Enterprise Fleet Management, Hertz, and Avis Budget Group collectively represent 35-40% of Ford’s wholesale volume, with Enterprise alone purchasing approximately 280,000-320,000 Ford vehicles annually across its 14,000 global locations. Other significant wholesale partners include Amazon Logistics, UPS, DHL, major car rental companies (Budget, Alamo), and commercial fleet operators across construction, utilities, and delivery services. This wholesale concentration creates revenue concentration risk that influences Ford’s quarterly guidance and requires strategic diversification efforts toward medium-sized fleet operators and international expansion.
How does Ford’s channel strategy compare to General Motors and Stellantis?
General Motors operates at approximately 58% wholesale and 42% retail, slightly higher wholesale concentration than Ford, while Stellantis maintains 54% wholesale and 46% retail across its Jeep, Ram, and Chrysler brands. Tesla operates 100% direct-to-consumer retail, avoiding dealer franchise complexity but sacrificing the demand stability and cash flow benefits of wholesale relationships. BMW and Mercedes-Benz operate tiered models where dealerships handle retail customers while captive leasing subsidiaries capture wholesale fleet business, creating hybrid approaches that Ford is increasingly pursuing through Ford Credit expansion.
Why would Ford shift toward higher retail channel penetration?
Ford aims to increase retail penetration from 48% to 55%+ by 2026 to capture higher per-unit margins (18-22% retail versus 8-12% wholesale), build direct customer relationships for EV adoption, and reduce dealer franchise complexity in electric vehicle distribution. Electric vehicles historically show stronger retail demand from early adopters willing to pay premium prices, with Mustang Mach-E retail pricing averaging $42,500 versus F-Series wholesale pricing of $27,000. Increased retail focus also generates customer data that enables personalized marketing, service recommendations, and subscription services (Ford+ connected vehicle platform) that wholesale relationships cannot access.
How does Ford Credit influence the wholesale and retail channel mix?
Ford Credit, with $170 billion in total assets and $1.4 billion in 2023 profitability, structures financing solutions that enable both wholesale fleet leasing (85% of enterprise vehicles are financed through Ford Credit leases) and retail consumer financing (45-50% of retail customers use Ford Credit), directly influencing channel economics and pricing competitiveness.
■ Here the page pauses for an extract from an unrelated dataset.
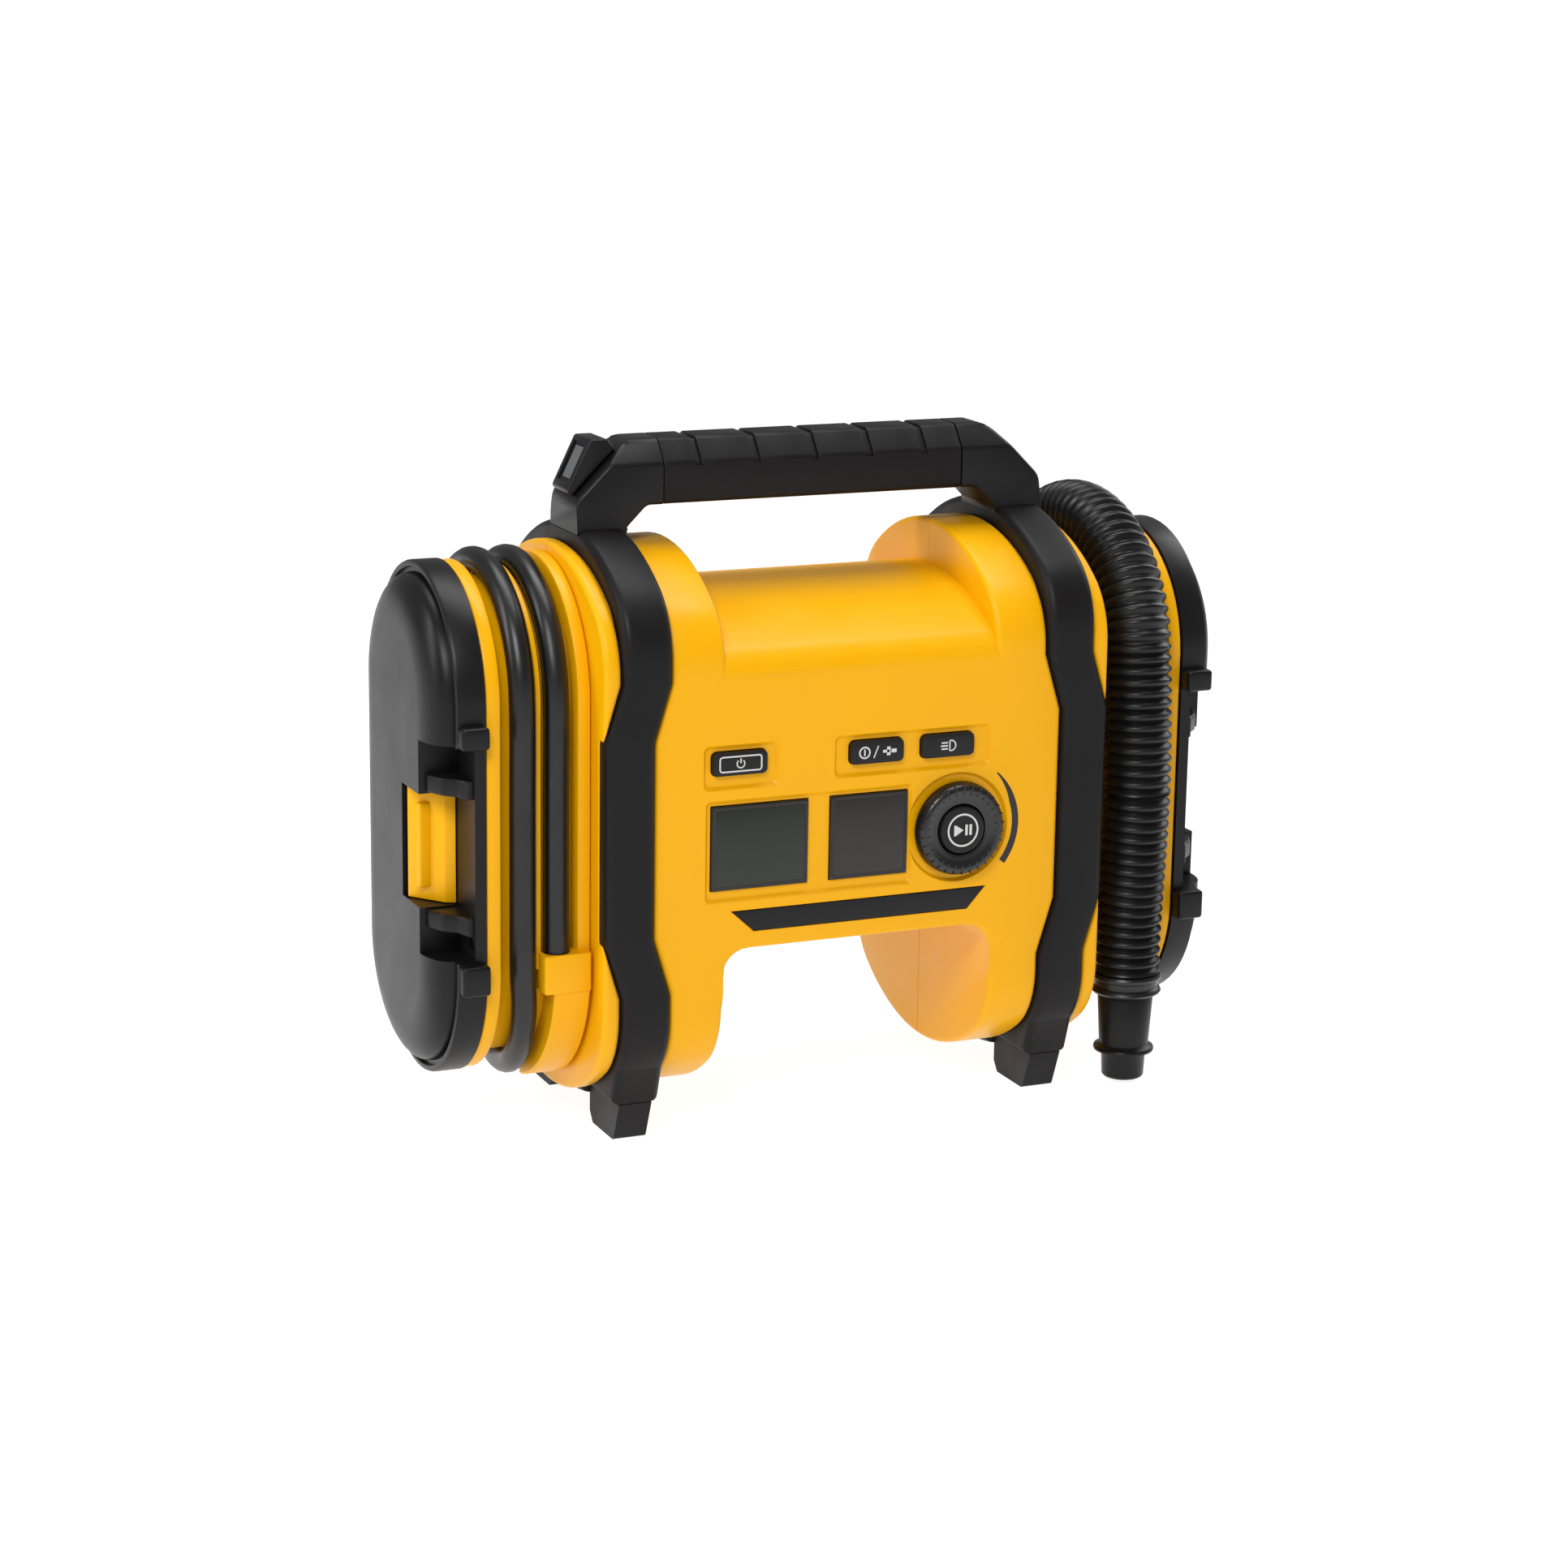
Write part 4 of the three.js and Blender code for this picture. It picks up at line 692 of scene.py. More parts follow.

Ford Credit’s captive finance advantage allows Ford to offer lease specials (24-36 month terms at 3.9-5.9% rates) that smaller competitors cannot match, driving wholesale fleet loyalty and retail consumer adoption simultaneously. Ford Credit’s profitability contribution effectively subsidizes vehicle gross margins, allowing Ford to maintain wholesale competitiveness against General Motors Financial Services while building retail pricing power against alternative lenders.
What operational challenges does Ford face managing dual wholesale and retail channels?
Ford manages separate inventory planning systems, pricing strategies, customer data platforms, and promotional calendars for wholesale versus retail channels, creating operational fragmentation that increases IT costs ($1.2-$1.5 billion annually) and slows product innovation cycles. Dealer franchise autonomy creates inventory imbalances requiring costly promotional spending ($2,500-$3,500 per vehicle in 2023) to clear excess stock, while wholesale customer concentration (35-40% from three operators) creates revenue volatility risk. The dual-channel model also creates franchise conflict where dealers resist wholesale expansion that cannibalizes their retail volume, requiring careful allocation transparency and exclusive territory protections that reduce Ford’s operational flexibility compared to vertically integrated competitors like Tesla.